Wednesday, November 11, 2015

The Shaw Shank Redemption
Fictitious Yet Touching


By Lynn A. Granata

It was a poignant subject matter depicted in the film the Shaw Shank Redemption.  The movie is well, let's not spoil it, about a non-existent prison in America.  However, there's a catch which I am going to slowly reveal to you, by not giving you the significance of what it is about.  Instead, I will list the facts in order of the story, as though it were true. Then leave the punchline for the conclusion.

The Shaw Shank Prison is located in rural Maine. Andy Dufresne is the story's protagonist.  It is 1947 Portland, Maine.
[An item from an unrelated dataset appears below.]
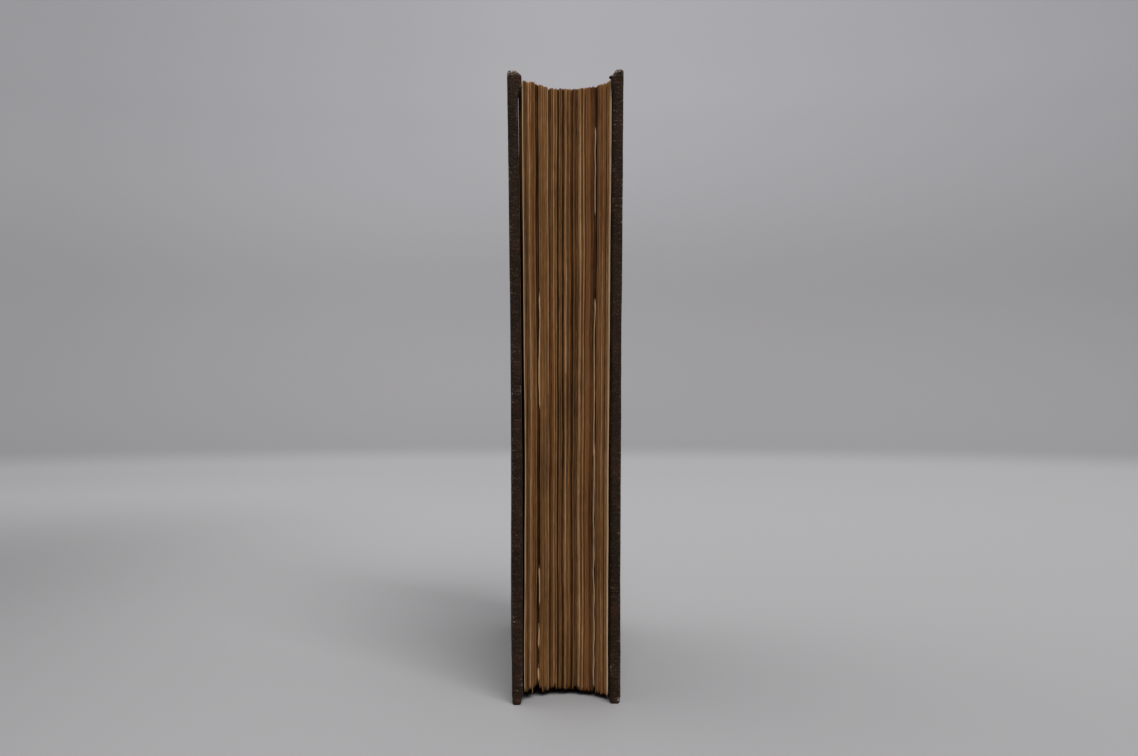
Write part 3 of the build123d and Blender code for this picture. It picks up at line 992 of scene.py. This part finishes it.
def flyleaf(side):
    """The free leaf of one endpaper, with the narrow part that climbs to the joint."""
    fore_steps = leaves_fore_y + np.array([0, 0.7, 1.6, 3, 5, 8, 13, 20])
    ys = np.concatenate([fore_steps, np.linspace(-45, shoulder_y, 12)])
    zs = np.linspace(leaves_tail, leaves_head, flyleaf_rows)
    flat = np.array([[0, y, z] for z in zs for y in ys])
    y, z = flat.T[1:]
    from_edge = y - leaves_fore_y
    from_shoulder = (shoulder_y - y) / (shoulder_y - leaves_fore_y)
    settled = (block_fan(z) + side * block_lean(z)) * from_shoulder
    wave = (1 - smooth(from_edge, 4, 30)) * (0.04 + 0.10 * hills(flat, (30, 30, 24), 41 + side))
    x = leaves_half + settled + flyleaf_thickness + wave

    # In the middle the sheet follows the bowed cover, and leaves it near the fore-edge and the shoulder
    bowed = bows[side] * towards_corner(y, z, bow_power)
    room = np.maximum(pastedown_low + bowed - flyleaf_clearance - x, 0)
    nearer_head = smooth(z, 120, 200)
    x = x + room * smooth(y, -72 - 4.5 * nearer_head, -50 - 20.5 * nearer_head) * (1 - smooth(y, 20, 55))
    worn = 0.3 * hills(flat, (5, 5, 6), 43 + side) * (1 - smooth(from_edge, 0, 2))
    at_head = corner_gain[side] * smooth(z, 200, leaves_head)
    at_tail = corner_loss[side] * (1 - smooth(z, leaves_tail, 14))
    z = z + (1 - smooth(from_edge, 2, 16)) * (at_head + at_tail)
    sheet = np.stack([x, y + worn, z], axis=1).reshape(len(zs), len(ys), 3)

    # Past the shoulder the paper climbs to the joint: how far out and how far back of the shoulder
    climb = [(0.5, 0.6), (1.4, 1.5), (2.3, 2.4), (shoulder_half - leaves_half, hinge_y - shoulder_y - 0.1)]
    climb_x = leaves_half + flyleaf_thickness
    climbing = [[(climb_x + out, shoulder_y + back, z) for out, back in climb] for z in zs]
    sheet = np.concatenate([sheet, climbing], axis=1)
    columns = sheet.shape[1]
    places = sheet.reshape(-1, 3) * np.array([side, 1, 1])
    faces = grid_faces(len(zs), columns, flip=side < 0)
    marks = {"pale_edge": edge_paleness_and_painted_shade[side] * (1 - smooth(places[:, 1] - leaves_fore_y, 0.3, 1.5))}
    made = new_piece(sides[side] + "_flyleaf_sheet", places, faces, endpaper, marks)
    thicken(made, flyleaf_thickness)
    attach(made, "block")
    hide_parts(sides[side] + "_flyleaf")
    return made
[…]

Andy, a banker was wrongly accused and convicted for a crime he didn't commit.  He was sentenced to two concurrent life terms at the Shaw Shank Penitentiary. Andy was convicted of the murders of his wife and her lover. While he was incarcerated he met a friend called Ellis Redding. Ellis was also serving a life sentence for smuggling contraband.
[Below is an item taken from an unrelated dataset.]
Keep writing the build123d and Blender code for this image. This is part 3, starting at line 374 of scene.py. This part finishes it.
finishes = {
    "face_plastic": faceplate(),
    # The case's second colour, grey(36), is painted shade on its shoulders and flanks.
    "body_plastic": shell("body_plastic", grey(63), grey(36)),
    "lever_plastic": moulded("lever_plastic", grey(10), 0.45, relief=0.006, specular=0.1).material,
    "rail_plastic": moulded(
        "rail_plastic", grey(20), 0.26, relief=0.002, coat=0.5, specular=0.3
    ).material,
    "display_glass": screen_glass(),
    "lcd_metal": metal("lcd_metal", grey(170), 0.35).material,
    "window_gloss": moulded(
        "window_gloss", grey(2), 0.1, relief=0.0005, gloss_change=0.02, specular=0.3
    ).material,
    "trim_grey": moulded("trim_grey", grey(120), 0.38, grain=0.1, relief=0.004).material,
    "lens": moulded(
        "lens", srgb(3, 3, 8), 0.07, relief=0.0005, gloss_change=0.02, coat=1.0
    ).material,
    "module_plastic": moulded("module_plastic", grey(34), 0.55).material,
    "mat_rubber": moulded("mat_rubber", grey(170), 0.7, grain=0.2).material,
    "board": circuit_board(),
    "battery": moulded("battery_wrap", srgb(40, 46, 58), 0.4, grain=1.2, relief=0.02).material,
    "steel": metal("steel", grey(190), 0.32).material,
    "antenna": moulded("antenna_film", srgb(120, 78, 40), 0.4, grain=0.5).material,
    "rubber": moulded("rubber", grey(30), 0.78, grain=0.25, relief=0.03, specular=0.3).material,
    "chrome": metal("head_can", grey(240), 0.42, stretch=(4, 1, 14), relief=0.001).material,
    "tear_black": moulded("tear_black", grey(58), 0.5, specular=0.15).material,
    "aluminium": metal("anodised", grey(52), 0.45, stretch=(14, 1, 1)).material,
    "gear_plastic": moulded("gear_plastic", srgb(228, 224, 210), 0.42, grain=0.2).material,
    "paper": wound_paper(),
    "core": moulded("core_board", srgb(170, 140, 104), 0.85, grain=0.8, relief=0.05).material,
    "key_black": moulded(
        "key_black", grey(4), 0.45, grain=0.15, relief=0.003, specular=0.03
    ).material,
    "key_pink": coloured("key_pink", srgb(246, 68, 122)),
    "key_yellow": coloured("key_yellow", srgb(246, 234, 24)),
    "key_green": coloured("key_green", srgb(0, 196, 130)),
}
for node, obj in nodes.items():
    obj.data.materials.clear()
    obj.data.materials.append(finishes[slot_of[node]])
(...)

Andy receives a rock hammer and a poster of the 1940's actress Rita Hayworth from his rock smuggling friend Redding.  In his prison cell, Andy starts picking a hole behind his prison cot with the poster cleverly concealing it. As time goes on, Andy earns small rewards for his good behavior. He gets a job in the prison laundromat.  Unfortunately, Andy's job there is short lived because Andy got assaulted and beaten by the ring leader of the Sister's Gang, Bogs.


The prison warden, Byron Hadley, then beats up Bogs in retaliation for mistreating Andy.  Andy becomes a favorite of the prison warden, Hadley. Because of his expertise in banking law the warden found Andy valuable. Andy gave free financial and legal advice to Hadley all of the time.  
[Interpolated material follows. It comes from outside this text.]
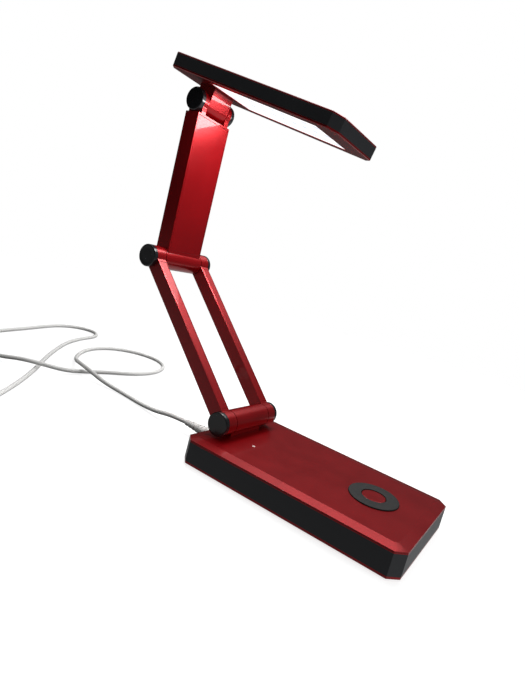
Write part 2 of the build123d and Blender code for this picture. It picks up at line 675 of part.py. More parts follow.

Then Andy got promoted to work in the prison library.  Andy meets another warden, Samuel and becomes friends with an elderly inmate Brooks Hatlen. In 1954 Andy begins a writing campaign to the state government in hopes of procuring funding to fix up the deteriorating floors and ceilings in the prison library. 


Brooks Hatlen was released on parole after being incarcerated for 50 years.  Hatlen didn't adapt to life on the outside and committed suicide by hanging himself. 


The Marriage of Figaro was donated to the prison library. As time progressed another inmate joined the pack of prison buddies, Tommy Williams.  By this time we are up to 1965. Williams reveals the truth, that another prisoner where he was transferred from confessed that he killed Andy's wife and lover. 


So, Andy's small hole became a wide enough smoothed edged tunnel after 17 long years of constructing it.  Roll call time rolls around and Andy's absence is noticed. Guards rush into his cell and find the tunnel covered over by the old poster.  Andy freed himself and never was found.  He fled to a remote southern peninsula in Mexico. While in prison, Redding and Andy become like brothers. 


Once Redding was paroled in 1967, he went to the secret place where two years earlier, Andy left a package under an oak tree at a deserted field in Maine for Ellis to find after his upcoming release from the prison.  Redding got the note and money giving him information about how he could get in touch with Andy. Andy and Redding meet up in southern Mexico and the rest is well-history.


Conclusion


The truth is stranger than fiction. This was a smash hit box office film released in 1994. Today, it is available on DVD plus other forms of media. It made me cry when I watched it. 


"The true meaning of the story is that when put into a hopeless position in life, never lose hope. Work through things and fight, never lose self-worth."